When MGM Resorts was beginning to build its newest property in Springfield, Massachusetts, the company knew it would be met with the challenges that come with opening a nearly $1 billion resort and casino.
That was especially true when it came to hiring. The former industrial town had fallen on tough economic times. Chief Human Resources Officer Laura Lee recognized that it would take an effort before its 2018 opening to supply one of its “small mini-cities” with the hundreds of local employees it needed.
Lee says that the work of identifying talent and filling hundreds of specialized jobs has been one of the toughest responsibilities in her portfolio of overseeing talent management, engagement, and culture for seventy-seven thousand employees and twenty-nine properties worldwide.
But it’s also one of the company’s proudest achievements. As an industry leader, MGM Resorts met or exceeded its diversity goals, veteran recruitment, and local hires in both Springfield and its DC-area resort in Prince George’s County.
In her second decade with the company, Lee says MGM succeeds in those areas because it spends the time necessary on the ground to get to know the community and its needs. In Springfield, that meant helping to revitalize a local economy with great opportunities.

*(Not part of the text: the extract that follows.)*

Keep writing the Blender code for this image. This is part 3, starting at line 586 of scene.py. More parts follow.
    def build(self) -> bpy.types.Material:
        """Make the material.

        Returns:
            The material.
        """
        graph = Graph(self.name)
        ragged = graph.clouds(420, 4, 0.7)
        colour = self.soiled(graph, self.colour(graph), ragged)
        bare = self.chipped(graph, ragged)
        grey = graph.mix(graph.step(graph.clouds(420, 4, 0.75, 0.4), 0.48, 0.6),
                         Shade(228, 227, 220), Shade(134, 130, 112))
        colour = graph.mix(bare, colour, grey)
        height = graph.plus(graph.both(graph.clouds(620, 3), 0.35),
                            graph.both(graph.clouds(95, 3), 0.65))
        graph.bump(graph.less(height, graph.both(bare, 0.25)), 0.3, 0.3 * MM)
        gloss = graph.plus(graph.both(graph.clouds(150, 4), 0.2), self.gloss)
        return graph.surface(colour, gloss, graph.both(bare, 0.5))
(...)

“When manufacturing left the City of Springfield, the economy declined,” Lee says. “We wanted to show our commitment to the community by living up to our diversity hiring commitments.” MGM Resorts attracts the talent it needs by sharing the values that the company holds and offering jobs with the ability for advancement and a good middle-class income.
In places like Springfield, the gaming industry was not only new to town but the skill sets for the positions were also new to the area.
The goal for local hiring (required by the company’s state gaming license) was also steep—35 percent or more of the new employees would have to be hires from the City of Springfield. Lee says she and MGM worked hard to connect with organizations in the city, such as local community colleges and nonprofits. Because MGM operates both hotels and casinos, the business overall is “very complex.” But it also means employees have an opportunity to advance in a variety of hospitality or casino careers.
That’s one reason that Lee helped institute the MGM Resorts College Opportunity Program, an online certificate and college degree program and at no cost to MGM Resorts employees. “With any industry, there’s an evolution, and technological changes occur within that industry,” she says. “As MGM evolves its digital platform, you want to make sure your employees have the opportunity to reskill and retrain for future opportunities.”
Lee is also charged with maintaining that pipeline for a company that is constantly growing—by mergers and acquisitions and by building new resorts and casinos, like the Springfield location and MGM National Harbor, just minutes from the nation’s capital. It’s not just retention and advancement programs, like the free college benefit; it’s also finding new ways to incentivize promising new talent.
“The exciting part is finding new ways to measure and reward employee-excellence to drive our business strategy,” she says. “You have to ensure your performance management practices support those changes.”
“They are hardworking, dedicated employees. This is a 24/7 job. These employees understand that, and they are there to work hard.”
Though many industries have taken a hit during the COVID-19 pandemic, the hospitality and tourism industry have suffered the most, putting a temporary halt on much of that long-term planning. As many of MGM’s employees have been unable to work, Lee is the cheerleader for all hospitality employees. “I hope other industries will consider the transferable skills of hospitality employees,” she says. “They are great hardworking, dedicated employees. This is a 24/7 job. These employees understand that, and they are there to work hard.”
As casinos continue to reopen, Lee will get back to strategic planning. Hopefully, it will mean more opportunities and growth for MGM, where a part of Lee’s role has been to explain how the casino and hotel business has evolved over the years.
Lee explains that casinos have become so much more than places to gamble—they are full entertainment destinations.
“You look at the casino, thirty, forty, fifty years ago and it was a different type of business; it has evolved, tremendously,” she says. “Part of the stigma, associated with casino operations is that most people don’t understand the broad range of disciplines and business-savvy skills needed to operate a full-service casino, with food and beverage, hotel, finance, IT, and marketing components.
“Once it is understood that these are good middle-class jobs, the stigma is no more.”